Connecticut Ethics Board: Lawmakers under Investigation Entitled to Tax-Funded Lawyers

  • On: 07/16/2008 19:59:23
  • In: Government Transparency
  • Connecticut’s Citizen’s Ethics Advisory Board decided on March 27th that lawmakers who are under ethics investigations are entitled to taxpayer-funded staff lawyers to defend them.

    The Board’s decision came in a close 5-4 vote which rejected an advisory opinion by the Office of State Ethics which stated that if a lawmaker was under an ethics investigation, he or she must hire their own attorney. The decision was justified by former Democrat House Speaker, Ernest Abate, who sits on the Board, on the grounds that “lawmakers’ high profile open them to unjustified attacks, so they deserve some free legal defense.”

    The advisory opinion’s rejection has put the Office of State Ethics back to the drawing board:

    “Robert N. Worgaftik, chairman of the advisory board that oversees the ethics office, pushed for approval of the opinion and said afterward that its rejection gives legislators ‘carte blanche.’

    “Trying to salvage the opinion, he persuaded the board to revisit the issue in two months. Opponents said the board needs to define a point in the enforcement process — a ‘trigger,’ they called it — up to which it would be OK for a lawmaker to use a staff lawyer so a falsely accused legislator does not have to spend personal funds.”

    Finding such a “trigger” could be problematic though, according to the author of the advisory opinion:

    “[A]ssistant general counsel Brian J. O’Dowd, who drafted the opinion, said ethics laws provide no basis to establish such a ‘trigger.’ To do that, the ethics agency would, in effect, be writing its own state law — or at least ‘inserting something in the law that doesn’t exist there,’ O’Dowd said…

    “Connecticut’s ethics laws do say that an official is entitled to reimbursement for legal expenses if he is exonerated in an ethics case that progresses to a hearing.

    “But the problem, O’Dowd said, is that no one knows in advance what the outcome will be — and if a violation is found, taxpayers would have wrongly subsidized the defense. The only way to solve the problem, as the law is written, is to ban use of the state-paid caucus attorneys, he said.”

    With the Board’s current decision, whether a lawmaker is guilty or not of an ethics violation, taxpayers will wind up paying for the lawmaker’s attorney fees, which is precisely what the Office of State Ethics was attempting to put a stop to.

    ALG Perspective:
    Taxpayers should not have to foot the bill for corrupt politicians’ attorney fees, and they should in part thank former Speaker Abate and also former State Rep.

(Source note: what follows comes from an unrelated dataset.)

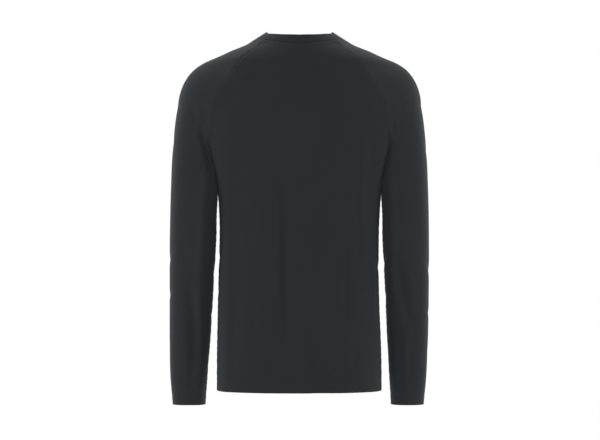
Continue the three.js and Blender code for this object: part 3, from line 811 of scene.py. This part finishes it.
def stitchTree():
    tree = bpy.data.node_groups.new("stitches", "GeometryNodeTree")
    face = tree.interface
    face.new_socket("Path", in_out="INPUT", socket_type="NodeSocketGeometry")
    for name in ("Stitch length", "Row spacing", "Thread thickness", "Sink"):
        face.new_socket(name, in_out="INPUT", socket_type="NodeSocketFloat")
    face.new_socket("Crossing", in_out="INPUT", socket_type="NodeSocketBool")
    face.new_socket("Thread", in_out="INPUT", socket_type="NodeSocketMaterial")
    face.new_socket("Stitches", in_out="OUTPUT", socket_type="NodeSocketGeometry")
    nodes, links = tree.nodes, tree.links
    given = nodes.new("NodeGroupInput").outputs

    def scaled(socket, factor):
        return calculate(tree, "MULTIPLY", socket, factor)

    def spot(x, y, z):
        node = nodes.new("ShaderNodeCombineXYZ")
        for socket, value in zip(node.inputs, (x, y, z)):
            if isinstance(value, (int, float)):
                socket.default_value = value
            else:
                links.new(value, socket)
        return node.outputs[0]

    # A thread comes out of the cloth at one end, and goes back in at the other.
    def arch(start, end, top):
        node = nodes.new("GeometryNodeCurveQuadraticBezier")
        node.inputs["Resolution"].default_value = 5
        links.new(start, node.inputs["Start"])
        links.new(top, node.inputs["Middle"])
        links.new(end, node.inputs["End"])
        return node.outputs[0]

    half = scaled(given["Stitch length"], 0.46)
    back = scaled(given["Stitch length"], -0.46)
    left = scaled(given["Row spacing"], 0.5)
    right = scaled(given["Row spacing"], -0.5)
    down = scaled(given["Sink"], -1.0)
    top = scaled(given["Sink"], 1.0)
    join = nodes.new("GeometryNodeJoinGeometry")
    for side in (left, right):
        links.new(arch(spot(back, side, down), spot(half, side, down), spot(0.0, side, top)), join.inputs[0])
    crossed = nodes.new("GeometryNodeJoinGeometry")
    for first, second in ((left, right), (right, left)):
        links.new(arch(spot(back, first, down), spot(half, second, down), spot(0.0, 0.0, scaled(top, 1.4))), crossed.inputs[0])
    choose = nodes.new("GeometryNodeSwitch")
    choose.input_type = "GEOMETRY"
    links.new(given["Crossing"], choose.inputs["Switch"])
    links.new(crossed.outputs[0], choose.inputs["True"])
    links.new(choose.outputs[0], join.inputs[0])
    ring = nodes.new("GeometryNodeCurvePrimitiveCircle")
    ring.inputs["Resolution"].default_value = 5
    links.new(scaled(given["Thread thickness"], 0.5), ring.inputs["Radius"])
    tube = nodes.new("GeometryNodeCurveToMesh")
    links.new(join.outputs[0], tube.inputs["Curve"])
    links.new(ring.outputs[0], tube.inputs["Profile Curve"])
    tube.inputs["Fill Caps"].default_value = True

    line = nodes.new("GeometryNodeMeshToCurve")
    links.new(given["Path"], line.inputs["Mesh"])
    evenly = nodes.new("GeometryNodeResampleCurve")
    evenly.mode = "LENGTH"
    links.new(line.outputs[0], evenly.inputs["Curve"])
    links.new(given["Stitch length"], evenly.inputs["Length"])
    facing = nodes.new("GeometryNodeInputNamedAttribute")
    facing.data_type = "FLOAT_VECTOR"
    facing.inputs["Name"].default_value = "facing"
    tangent = nodes.new("GeometryNodeInputTangent")
    upright = nodes.new("FunctionNodeAlignRotationToVector")
    upright.axis = "Z"
    links.new(facing.outputs[0], upright.inputs["Vector"])
    turned = nodes.new("FunctionNodeAlignRotationToVector")
    turned.axis = "X"
    turned.pivot_axis = "Z"
    links.new(upright.outputs[0], turned.inputs["Rotation"])
    links.new(tangent.outputs[0], turned.inputs["Vector"])
    lay = nodes.new("GeometryNodeInstanceOnPoints")
    links.new(evenly.outputs[0], lay.inputs["Points"])
    links.new(tube.outputs[0], lay.inputs["Instance"])
    links.new(turned.outputs[0], lay.inputs["Rotation"])
    real = nodes.new("GeometryNodeRealizeInstances")
    links.new(lay.outputs[0], real.inputs[0])
    paint = nodes.new("GeometryNodeSetMaterial")
    links.new(real.outputs[0], paint.inputs["Geometry"])
    links.new(given["Thread"], paint.inputs["Material"])
    done = nodes.new("NodeGroupOutput")
    links.new(paint.outputs[0], done.inputs[0])
    return tree


# Lays stitches along paths, each a line of spots and the way the cloth faces there. A closed one joins up.
def stitches(name, kind, paths):
    spots, facings, edges = [], [], []
    for points, facing, closed in paths:
        first = sum(len(s) for s in spots)
        count = len(points)
        spots.append(points + facing * sewing["rise"])
        facings.append(facing)
        edges += [(first + i, first + i + 1) for i in range(count - 1)]
        if closed:
            edges.append((first + count - 1, first))
    mesh = bpy.data.meshes.new(name)
    mesh.from_pydata((np.concatenate(spots) * metre).tolist(), edges, [])
    layer = mesh.attributes.new("facing", "FLOAT_VECTOR", "POINT")
    layer.data.foreach_set("vector", np.concatenate(facings).ravel())
    piece = bpy.data.objects.new(name, mesh)
    scene.collection.objects.link(piece)
    modifier = piece.modifiers.new("stitches", "NODES")
    modifier.node_group = stitching
    sizes = sewing[kind]
    for item in stitching.interface.items_tree:
        if item.in_out == "INPUT" and item.name in sizes:
            value = sizes[item.name]
            modifier[item.identifier] = value if isinstance(value, bool) else value * metre
        elif item.name == "Thread":
            modifier[item.identifier] = charcoalThread
    bpy.context.view_layer.update()
    result = bpy.data.meshes.new_from_object(piece.evaluated_get(bpy.context.evaluated_depsgraph_get()))
    piece.modifiers.remove(modifier)
    piece.data = result
    result.polygons.foreach_set("use_smooth", np.ones(len(result.polygons), bool))
    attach(piece, "root")
    print("sewing:", name, sum(len(p.vertices) - 2 for p in result.polygons), "triangles")
    return piece


stitching = stitchTree()


def column(panel, index, start, end=None):
    return panel["outer"][start:end, index], panel["normal"][start:end, index]


# The line at a distance down from a panel's neck edge.
def besideNeck(panel, distance):
    outer = panel["outer"]
    down = arcs(outer[::-1], 0)
    spots, facings = [], []
    for j in range(outer.shape[1]):
        spots.append([np.interp(distance, down[:, j], outer[::-1, j, k]) for k in range(3)])
        facings.append([np.interp(distance, down[:, j], panel["normal"][::-1, j, k]) for k in range(3)])
    return np.array(spots), unit(np.array(facings))


def atHeight(panel, low, depth):
    row = int(np.argmin(np.abs(rowSteps - depth)))
    return panel["outer"][row], panel["normal"][row]


def joinedUp(parts):
    return np.concatenate([p for p, _ in parts]), np.concatenate([n for _, n in parts]), True


def turnedBack(part):
    return part[0][::-1], part[1][::-1]


back, front = panels["back_cloth"], panels["front_cloth"]
left, right = panels["left_sleeve_cloth"], panels["right_sleeve_cloth"]
shares = yokeShares()
firstOpen = back["lowRows"] + int(np.searchsorted(shares, 0.19))
raglanPaths = [
    (*column(panel, index, firstOpen), False) for panel in (back, front) for index in (0, -1)
]
sidePaths = [(*column(back, index, 4, back["lowRows"] - 3), False) for index in (0, -1)]
underarmPaths = [(*column(panel, 0, 4, panel["lowRows"] - 3), False) for panel in (left, right)]
neckPath = joinedUp([
    besideNeck(back, 3.4), besideNeck(right, 3.4),
    turnedBack(besideNeck(front, 3.4)), turnedBack(besideNeck(left, 3.4)),
])
hemPath = joinedUp([atHeight(back, heights["hem"], 20.0), turnedBack(atHeight(front, heights["hem"], 20.0))])
cuffPaths = []
for panel in (left, right):
    spots, facing = atHeight(panel, heights["cuff"], 20.0)
    cuffPaths.append((spots[:-1], facing[:-1], True))

sewn = {
    "raglan_stitching": stitches("raglan_stitching", "flat", raglanPaths),
    "side_stitching": stitches("side_stitching", "flat", sidePaths),
    "underarm_stitching": stitches("underarm_stitching", "flat", underarmPaths),
    "neck_stitching": stitches("neck_stitching", "cover", [neckPath]),
    "hem_stitching": stitches("hem_stitching", "cover", [hemPath]),
    "cuff_stitching": stitches("cuff_stitching", "cover", cuffPaths),
}

for name, facts in pieces.items():
    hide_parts(facts["node"])


# The floor, the light and the camera.
studio = {
    "floorZ": -0.95,
    "floorRadius": 1.8,
    "ambient": 0.52,
    "lamps": [
        # name, place, aimed at, size, watts
        ("sideLeft", (3.0, 0.7, 0.2), (0.0, 0.0, -0.35), 1.6, 32),
        ("sideRight", (-3.0, 0.7, 0.2), (0.0, 0.0, -0.35), 1.6, 26),
        ("behind", (0.0, 5.2, -0.4), (0.0, 0.0, -0.35), 1.6, 140),
        ("before", (0.0, -5.2, -0.4), (0.0, 0.0, -0.35), 1.6, 126),
        ("frontLeft", (2.6, -2.0, 0.2), (0.0, 0.0, -0.35), 1.8, 25),
        ("frontRight", (-2.6, -2.0, 0.2), (0.0, 0.0, -0.35), 1.8, 25),
        ("aboveLeft", (1.2, -1.2, 2.2), (0.0, 0.0, -0.35), 1.6, 33),
        ("aboveRight", (-1.2, -1.2, 2.2), (0.0, 0.0, -0.35), 1.6, 33),
    ],
}


def floorPiece():
    mesh = bpy.data.meshes.new("floor")
    around = np.linspace(0, 2 * np.pi, 97)[:-1]
    points = [(studio["floorRadius"] * math.cos(a), studio["floorRadius"] * math.sin(a), studio["floorZ"]) for a in around]
    mesh.from_pydata(points, [], [tuple(range(len(points)))])
    floor = bpy.data.objects.new("floor", mesh)
    scene.collection.objects.link(floor)
    material, tree, shader = newMaterial("paleFloor")
    whole = tree.nodes.new("ShaderNodeTexCoord").outputs["Object"]
    shade = noiseAt(tree, whole, 6.0, 4.0)
    tree.links.new(colourBetween(tree, shade, (0.54, 0.54, 0.54, 1), (0.58, 0.58, 0.58, 1)), shader.inputs["Base Color"])
    shader.inputs["Roughness"].default_value = 0.9
    mesh.materials.append(material)


def aimed(obj, place, target):
    obj.location = place
    obj.rotation_euler = (Vector(target) - Vector(place)).to_track_quat("-Z", "Y").to_euler()
    scene.collection.objects.link(obj)


floorPiece()
for name, place, target, size, watts in studio["lamps"]:
    lamp = bpy.data.lights.new(name, "AREA")
    lamp.shape = "DISK"
    lamp.size = size
    lamp.energy = watts
    aimed(bpy.data.objects.new(name, lamp), place, target)

world = bpy.data.worlds.new("studio")
scene.world = world
world.use_nodes = True
sky = world.node_tree
ambient = sky.nodes["Background"]
ambient.inputs["Color"].default_value = (1, 1, 1, 1)
ambient.inputs["Strength"].default_value = studio["ambient"]
backdrop = sky.nodes.new("ShaderNodeBackground")
backdrop.inputs["Color"].default_value = (1, 1, 1, 1)
backdrop.inputs["Strength"].default_value = 1.0
seen = sky.nodes.new("ShaderNodeLightPath")
choose = sky.nodes.new("ShaderNodeMixShader")
sky.links.new(seen.outputs["Is Camera Ray"], choose.inputs[0])
sky.links.new(ambient.outputs[0], choose.inputs[1])
sky.links.new(backdrop.outputs[0], choose.inputs[2])
sky.links.new(choose.outputs[0], sky.nodes["World Output"].inputs["Surface"])

view = {"place": (-0.001, 5.5, -0.362), "lens": 165.0}
camera = bpy.data.cameras.new("camera")
camera.lens = view["lens"]
camera.sensor_width = 36.0
camera.clip_end = 50.0
cameraObject = bpy.data.objects.new("camera", camera)
aimed(cameraObject, view["place"], (view["place"][0], 0.0, view["place"][2]))
scene.camera = cameraObject
scene.view_settings.view_transform = "Standard"

print("scene: done")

G. Kenneth Bernhard, who also voted against the advisory opinion, for the fact that they still must. ALG would like to commend those members of the Board who did vote in favor of the opinion. And Connecticut should either prohibit the use of State-paid attorneys in representing lawmakers in ethics investigations, or provide that those found guilty of an ethics violation reimburse the State when they do use State-paid attorneys. While everyone is entitled to an adequate defense when accusations are brought against them, State legislators are not entitled to free attorneys when their own ethical lapses land them in hot water.